— Start of Input rows —

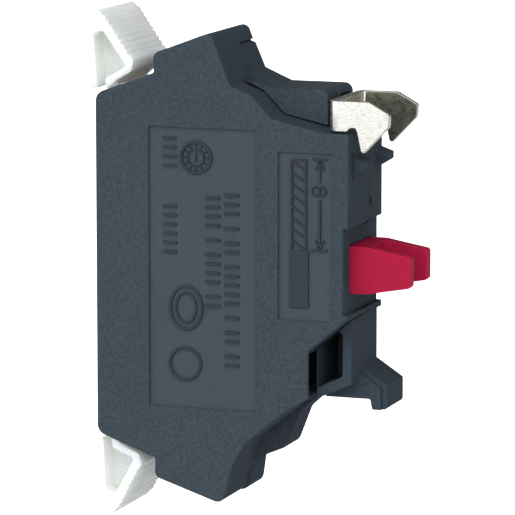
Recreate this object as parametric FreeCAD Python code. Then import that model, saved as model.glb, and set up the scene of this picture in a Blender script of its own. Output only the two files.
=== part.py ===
"""Normally closed contact block for a 22 mm emergency stop operator.

Frame: +X points out of the front face, the way the plunger stands out.  +Z is up and Y runs
through the thickness.  The origin is on the plunger axis, in the front plane, at mid thickness.
"""
import FreeCAD
import Part
import math
import os
from FreeCAD import Vector

os.makedirs("parts", exist_ok=True)

# ---- driving dimensions, in millimetres ----
THICKNESS = 10.0          # pitch of blocks mounted side by side
NEAR_Y = -THICKNESS / 2
FAR_Y = THICKNESS / 2
MID_Z = -0.35             # height of the case's own mid plane
REAR_X = -23.75
SLOPE = 0.364             # rise of the sloped top and bottom walls
SIDE_WALL = 0.9
WALL = 1.0
SEAM_Y = 1.1              # where the two half shells meet
SEAM_GAP = 0.04
RIM_ROUND = 0.18
SET_BACK = 0.45           # front faces behind the front plane

PLUNGER_HALF_WIDTH = 3.15
PLUNGER_HALF_HEIGHT = 2.1
GUIDE_GAP = 0.1

SHEET = 0.6               # latch sheet metal
LATCH_HALF_WIDTH = 4.5
LATCH_PIVOT = (-5.0, 13.6)
LATCH_PIN_R = 0.5
TONGUE_Y = (1.35, 3.85)   # the tongue runs beside the middle, in the far half shell

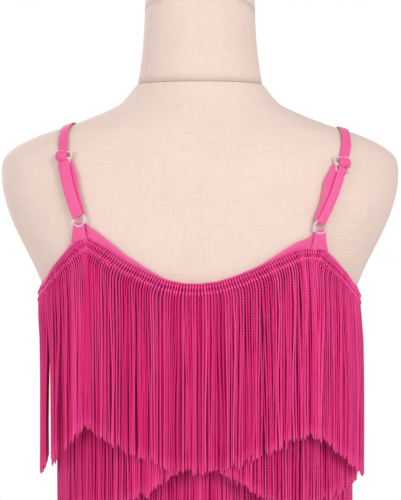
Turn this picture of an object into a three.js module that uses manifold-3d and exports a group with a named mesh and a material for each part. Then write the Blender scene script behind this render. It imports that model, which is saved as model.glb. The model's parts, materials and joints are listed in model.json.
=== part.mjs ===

— End of Input rows —

Take every line from the one containing "Turn this picture" to the end of the listing and output it exactly, with nothing else.

### [The output]
Turn this picture of an object into a three.js module that uses manifold-3d and exports a group with a named mesh and a material for each part. Then write the Blender scene script behind this render. It imports that model, which is saved as model.glb. The model's parts, materials and joints are listed in model.json.
=== part.mjs ===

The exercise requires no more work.